» SUPPLIED MATERIAL
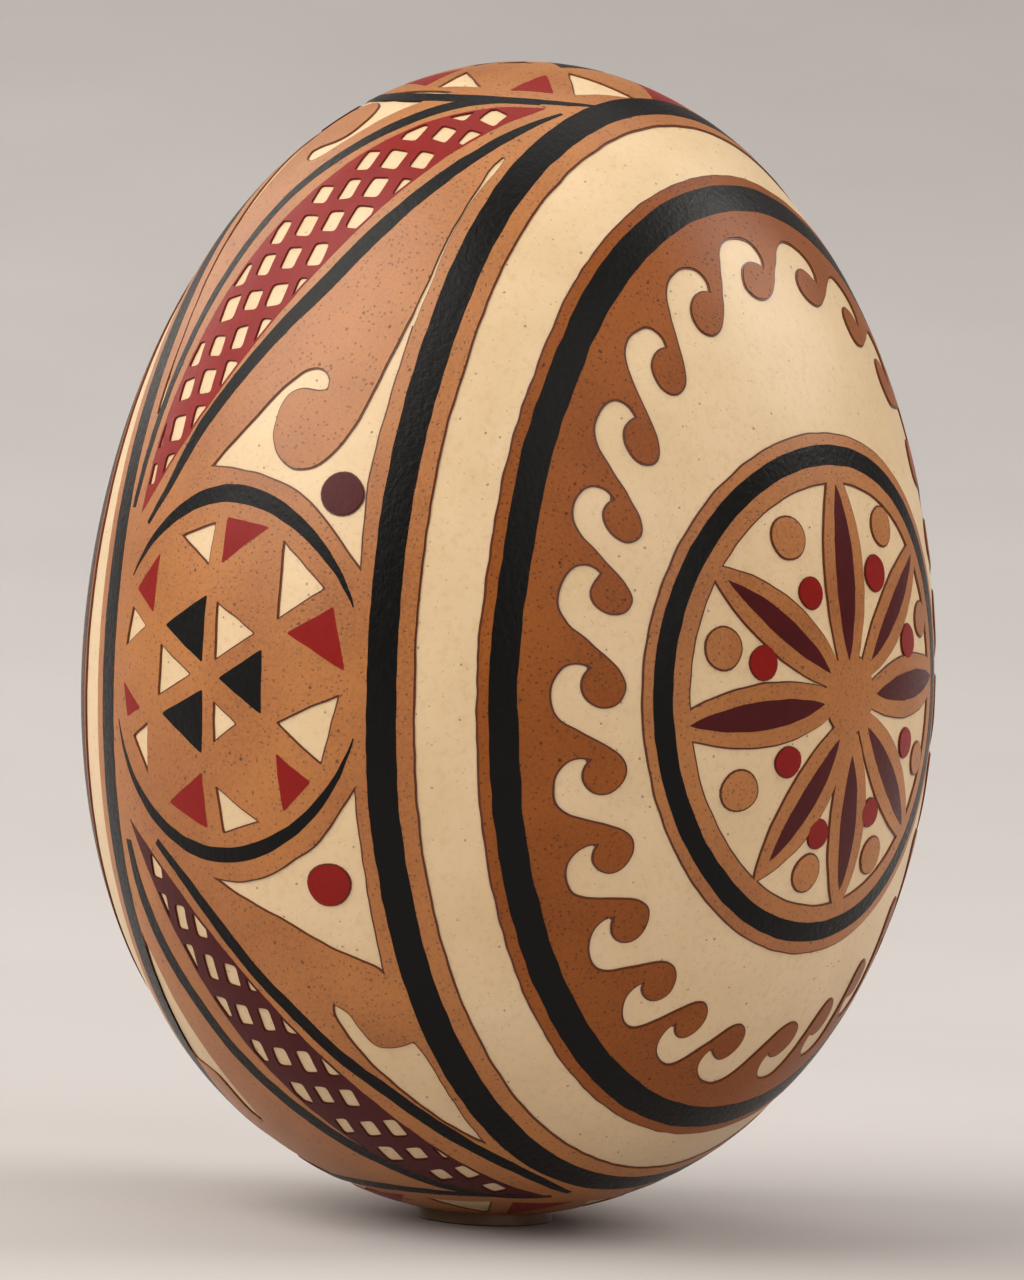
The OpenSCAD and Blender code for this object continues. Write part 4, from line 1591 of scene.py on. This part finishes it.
@dataclass
class Rosette(Assembly):
    """A rosette of eight petals in a ringed field, with dots between the petals."""

    centre: Point = (0.0, -1.6)
    edge: Point = (11.35, 12.5)
    line_out: Point = (10.95, 11.95)
    line_in: Point = (10.05, 11.0)
    field_edge: Point = (9.3, 10.2)
    hub: Point = (0.35, -1.6)
    hub_r: float = 1.9
    border: float = 0.78

    PETALS = (
        ((0.17, 0.02), (-0.02, 8.48), 1.38), ((2.05, 0.07), (6.95, 5.26), 1.0),
        ((2.6, -1.57), (9.86, -0.7), 1.4), ((1.93, -3.2), (7.1, -8.07), 1.15),
        ((0.81, -4.57), (1.64, -11.05), 1.25), ((-0.33, -3.74), (-3.95, -9.57), 1.1),
        ((-1.57, -2.05), (-9.24, -3.14), 1.36), ((-1.17, -0.57), (-7.3, 3.7), 1.1),
    )
    BROWN_RIM = 0.09
    RED_RIM = 0.05
    BROWN_DOTS = (
        (-3.67, 5.86, 0.98), (3.67, 6.52, 0.95), (-7.6, 0.5, 0.93), (-6.33, -6.2, 0.98),
        (-1.26, -10.17, 0.86), (4.0, -9.4, 0.9), (7.9, 2.1, 0.8), (8.0, -4.75, 0.8),
    )
    RED_DOTS = (
        (-2.45, 3.24, 0.75), (2.67, 4.24, 0.9), (-5.45, -0.14, 0.78), (-3.7, -4.79, 0.77),
        (-0.98, -8.3, 0.68), (3.1, -7.3, 0.72), (5.98, 1.02, 0.8), (6.1, -3.95, 0.75),
    )

    def _petal(self, index: int, extra: float) -> Outline:
        """Draw a petal's core, or its border where it is widened."""
        start, end, width = self.PETALS[index]
        a, b = np.array(start), np.array(end)
        along = (b - a) / np.linalg.norm(b - a)
        bulge = width / 2 + extra
        if extra:
            a, b = a - along * 1.5, b + along * (extra * 1.5)
        return Outline.leaf(tuple(a), tuple(b), bulge, bulge, 0.85)

    def _dots(self, dots: Sequence[Mark], extra: float = 0.0) -> list[Outline]:
        """Draw dots, each a little out of round."""
        made = []
        for i, (y, z, r) in enumerate(dots):
            wide = r * (1 + 0.03 * math.sin(5 * i + 1)) + extra
            tall = r * (1 + 0.03 * math.cos(3 * i)) + extra
            made.append(Outline.ellipse((y, z), wide, tall))
        return made

    def _field(self, gap: float) -> bpy.types.Object:
        """Make the stencil of the bare field between the petals, drawn in by a gap."""
        wide, tall = self.field_edge
        tool = Bench.stencil([Outline.ellipse(self.centre, wide - gap, tall - gap)])
        for i in range(len(self.PETALS)):
            petal = Bench.stencil([self._petal(i, self.border + gap)])
            Bench.cut(tool, petal, Cut.DROP)
            Bench.discard(petal)
        hub = Bench.stencil([Outline.ellipse(self.hub, self.hub_r + gap)])
        Bench.cut(tool, hub, Cut.DROP)
        Bench.discard(hub)
        return tool

    def _ring(self, size: Point, extra: float = 0.0) -> list[Outline]:
        """Draw one of the rosette's ellipses."""
        return [Outline.ellipse(self.centre, size[0] + extra, size[1] + extra)]

    def build(self, sheet: bpy.types.Object, side: Side) -> None:
        """Build and dress one side's rosette."""
        p = self.palette
        cores = [self._petal(i, 0.0) for i in range(len(self.PETALS))]
        dark = Bench.carve(sheet, keep=[self._ring(self.edge, EDGE_GAP)])
        ground = Bench.carve(sheet, keep=[self._ring(self.line_in)], drop=[cores])
        for piece, gap in ((dark, EDGE_GAP), (ground, 0.0)):
            tool = self._field(gap)
            Bench.cut(piece, tool, Cut.DROP)
            Bench.discard(tool)
        rims = Bench.carve(
            sheet,
            keep=[
                self._dots(self.BROWN_DOTS, self.BROWN_RIM) + self._dots(self.RED_DOTS, self.RED_RIM)
            ],
        )
        jobs = (
            ("rosette_dark_edge", Bench.joined(dark, rims), Layer.EDGE, p.edge, Slot.BROWN),
            ("rosette_ground", ground, Layer.SKIN, p.brown, Slot.BROWN),
            ("rosette_edging", Bench.carve(
                sheet, keep=[self._ring(self.edge)], drop=[self._ring(self.line_out)]
            ), Layer.SKIN, p.brown, Slot.BROWN),
            ("rosette_ring", Bench.carve(
                sheet, keep=[self._ring(self.line_out)], drop=[self._ring(self.line_in)]
            ), Layer.DYED, p.black, Slot.BLACK),
            ("petal_cores", Bench.carve(sheet, keep=[cores]), Layer.DYED, p.maroon, Slot.MAROON),
            ("brown_dots", Bench.carve(sheet, keep=[self._dots(self.BROWN_DOTS)]), Layer.SKIN,
             p.brown, Slot.BROWN),
            ("red_dots", Bench.carve(sheet, keep=[self._dots(self.RED_DOTS)]), Layer.DYED,
             p.red, Slot.RED),
        )
        for kind, piece, layer, finish, slot in jobs:
            node = f"{kind}_{side.name.lower()}"
            self.form.lay(piece, lambda q: self.form.on_side(q, side), layer, f"{node}_visual")
            self.settle(piece, finish, slot, [] if "dark" in kind else [node])


# ---------------------------------------------------------------- floor, light, camera


@dataclass
class Studio:
    """A pale curved backdrop, soft lights, and the camera."""

    form: EggForm
    palette: Palette
    eye: tuple[float, float, float] = (206.12, -240.59, 37.45)
    lens: float = 177.3
    roll: float = 2.63
    shift: float = 0.0014
    wall_height: float = 1.6
    bend_width: float = 0.7
    step_forward: float = 0.2
    spread: float = 1.5
    paper: Backdrop = Backdrop(
        "backdrop", (184, 180, 180), (189, 185, 185), (142, 137, 135), coat=0.0
    )

    # Each light's name, direction round the egg and up in degrees, distance and width in
    # metres, and power in watts
    LIGHTS = (
        ("left_softbox", -120, 40, 0.75, 0.72, 7.0),
        ("left_rim", 178, 28, 0.8, 0.50, 1.4),
        ("right_softbox", 54, 40, 0.75, 0.40, 2.8),
        ("front_fill", -22, 30, 1.1, 1.00, 4.8),
        ("overhead", 120, 76, 1.2, 1.00, 4.0),
    )
    LAMP_TINT = (255, 250, 242)
    ROOM_TINT = (232, 226, 224)
    ROOM_LIGHT = 0.15

    def build_floor(self) -> None:
        """Lay the floor and curve it up behind the egg."""
        bpy.ops.object.select_all(action="DESELECT")
        bpy.ops.mesh.primitive_plane_add(size=2)
        floor = bpy.context.object
        floor.name = floor.data.name = "backdrop"
        with editing("DESELECT"):
            pass
        for edge in floor.data.edges:
            ends = [floor.data.vertices[i].co.y for i in edge.vertices]
            edge.select = min(ends) > 0.9
        with editing():
            lift(self.wall_height)
        bend = floor.modifiers.new("bend", "BEVEL")
        bend.width = self.bend_width
        bend.segments = 24
        bpy.ops.object.modifier_apply(modifier=bend.name)
        co = Bench.read(floor)
        co[:, 1] -= self.step_forward
        a = math.atan2(self.eye[1], self.eye[0]) + math.pi / 2
        turned = co.copy()
        turned[:, 0] = co[:, 0] * math.cos(a) - co[:, 1] * math.sin(a)
        turned[:, 1] = co[:, 0] * math.sin(a) + co[:, 1] * math.cos(a)
        turned[:, :2] *= self.spread
        Bench.write(floor, turned)
        Bench.pick(floor)
        bpy.ops.object.shade_smooth()
        self.palette.dress(floor, self.paper)

    def _light(self, name: str, azimuth: float, height: float, away: float, size: float,
               power: float) -> None:
        """Hang a softbox that faces the egg.

        Args:
            name: Its name.
            azimuth: Its direction round the egg, in degrees from +X.
            height: Its direction up, in degrees.
            away: How far it is, in metres.
            size: How wide it is, in metres.
            power: Its power, in watts.
        """
        a, e = math.radians(azimuth), math.radians(height)
        lamp = bpy.data.lights.new(name, "AREA")
        lamp.shape = "SQUARE"
        lamp.size = size
        lamp.energy = power
        lamp.color = linear(self.LAMP_TINT)[:3]
        box = bpy.data.objects.new(name, lamp)
        bpy.context.collection.objects.link(box)
        way = Vector((math.cos(e) * math.cos(a), math.cos(e) * math.sin(a), math.sin(e)))
        box.location = way * away + Vector((0, 0, self.form.middle * MM))
        box.rotation_euler = way.to_track_quat("Z", "Y").to_euler()

    def build_lights(self) -> None:
        """Hang the softboxes and set the room's soft light."""
        for light in self.LIGHTS:
            self._light(*light)
        world = bpy.data.worlds.new("room")
        world.use_nodes = True
        room = world.node_tree.nodes["Background"]
        room.inputs["Color"].default_value = linear(self.ROOM_TINT)
        room.inputs["Strength"].default_value = self.ROOM_LIGHT
        bpy.context.scene.world = world

    def build_camera(self) -> None:
        """Set up the camera, leaning a little as it was held."""
        data = bpy.data.cameras.new("camera")
        data.lens = self.lens
        data.sensor_width = 36.0
        data.shift_x = self.shift
        camera = bpy.data.objects.new("camera", data)
        bpy.context.collection.objects.link(camera)
        eye = Vector(self.eye) * MM
        aim = Vector((0, 0, (self.form.middle - 0.05) * MM))
        lean = Quaternion((0, 0, 1), math.radians(self.roll))
        camera.location = eye
        camera.rotation_mode = "QUATERNION"
        camera.rotation_quaternion = (aim - eye).to_track_quat("-Z", "Y") @ lean
        bpy.context.scene.camera = camera
        bpy.context.scene.view_settings.view_transform = "Standard"

    def build(self) -> None:
        """Build the whole studio."""
        self.build_floor()
        self.build_lights()
        self.build_camera()
        LOG.info("studio ready")


def main() -> None:
    """Build the egg from the shell outwards, and then the studio."""
    logging.basicConfig(level=logging.INFO, format="%(name)s: %(message)s")
    form = EggForm()
    palette = Palette()
    Shell(form, palette).build()
    Belt(form, palette).build()
    sheet = Bench.sheet((-18.6, -25.2), (18.6, 24.8), CELL)
    ring, rosette = WaveRing(form, palette), Rosette(form, palette)
    for side in Side:
        ring.build(sheet, side)
        rosette.build(sheet, side)
    Bench.discard(sheet)
    Studio(form, palette).build()


if __name__ == "__main__":
    main()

» OBJECTIVE
Copy the lines from the start of the data verbatim, stopping after the line containing "rosette of eight".

» ANSWER BELOW
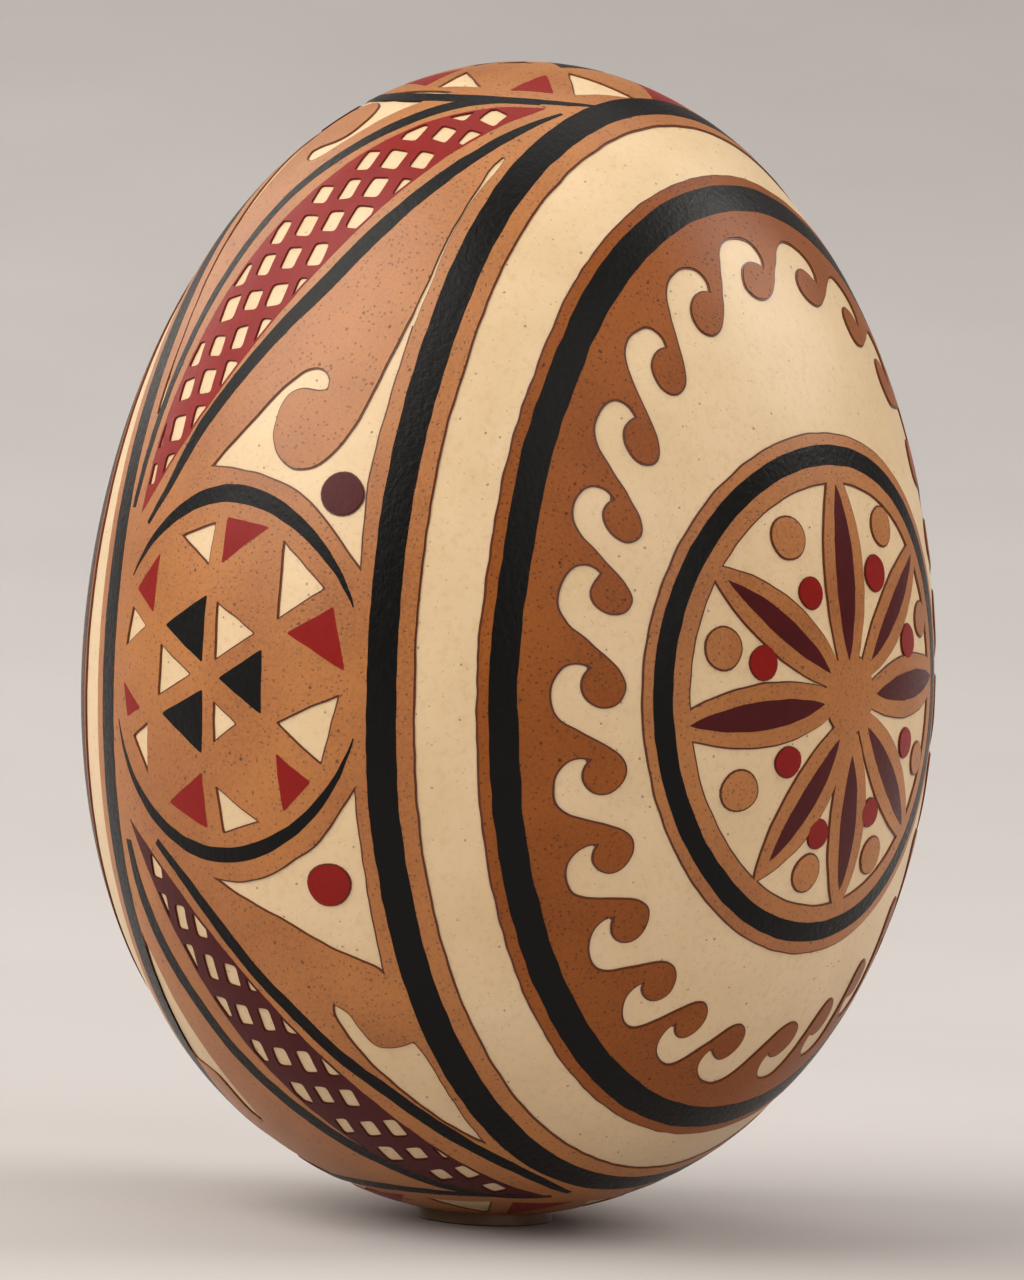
The OpenSCAD and Blender code for this object continues. Write part 4, from line 1591 of scene.py on. This part finishes it.
@dataclass
class Rosette(Assembly):
    """A rosette of eight petals in a ringed field, with dots between the petals."""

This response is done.